Lanise's heart dropped. She hugged her new friend, not knowing what else to do or say in that moment, as they stood motionless in front of that tree for what seemed like hours.
Meanwhile, the guys in the group were helping the woman's husband search for his belongings in the pile of rubble. A pair of glasses, and old American flag, his Purple Heart medal from Vietnam. Since the couple was understandably preoccupied with a death in the family, they had not gotten the chance to sort through their things after the tornado in attempt to find their most precious keepsakes like wedding pictures and war medals.
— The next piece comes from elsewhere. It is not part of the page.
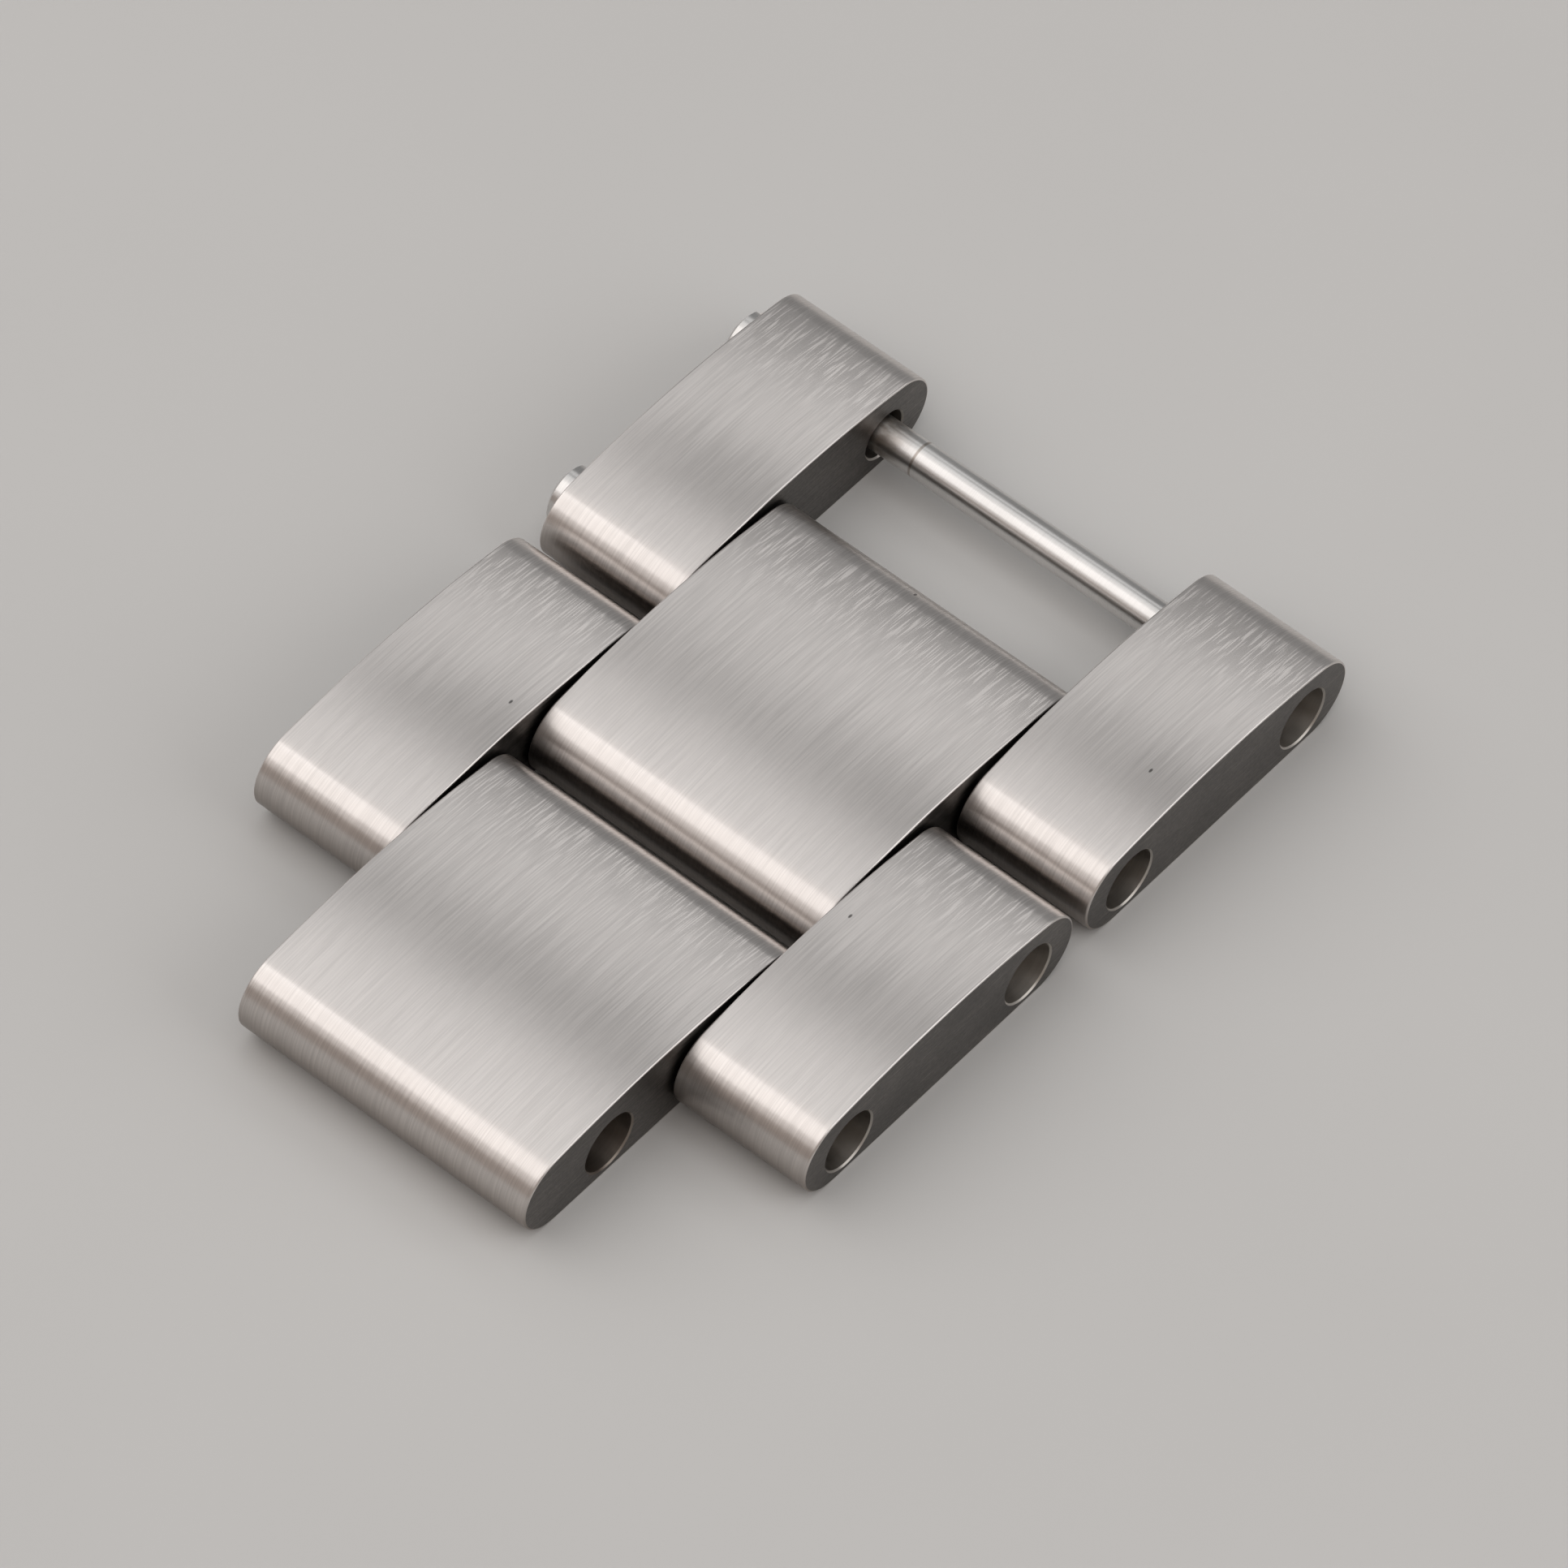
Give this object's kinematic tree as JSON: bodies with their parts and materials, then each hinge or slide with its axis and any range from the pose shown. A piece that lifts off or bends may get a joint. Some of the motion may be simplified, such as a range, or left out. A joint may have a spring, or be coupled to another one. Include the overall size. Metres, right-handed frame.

So here they were the first day on the job and along came these strangers from Nashville to help, to listen, to care. Perhaps they were angels undercover, blessing the troubled couple with fresh ears to receive and hands to give. Perhaps...
As the van pulled away and Lanise led the group in extended goodbyes out the window and into the streets, their voices echoing behiind them, they noticed the former Vietnam soldier do something so peculiar, they were astonished. The man pulled his lawnmower off the back of his truck and attempted to mow his used-to-be lawn. Like it was any old normal summer day, they watched the man fight for routine and regularity in his daily life like he was on the battlefield fighting for independence and freedom. He fought with the same intensity, the same passion.
And in that moment Lanise knew life must go on.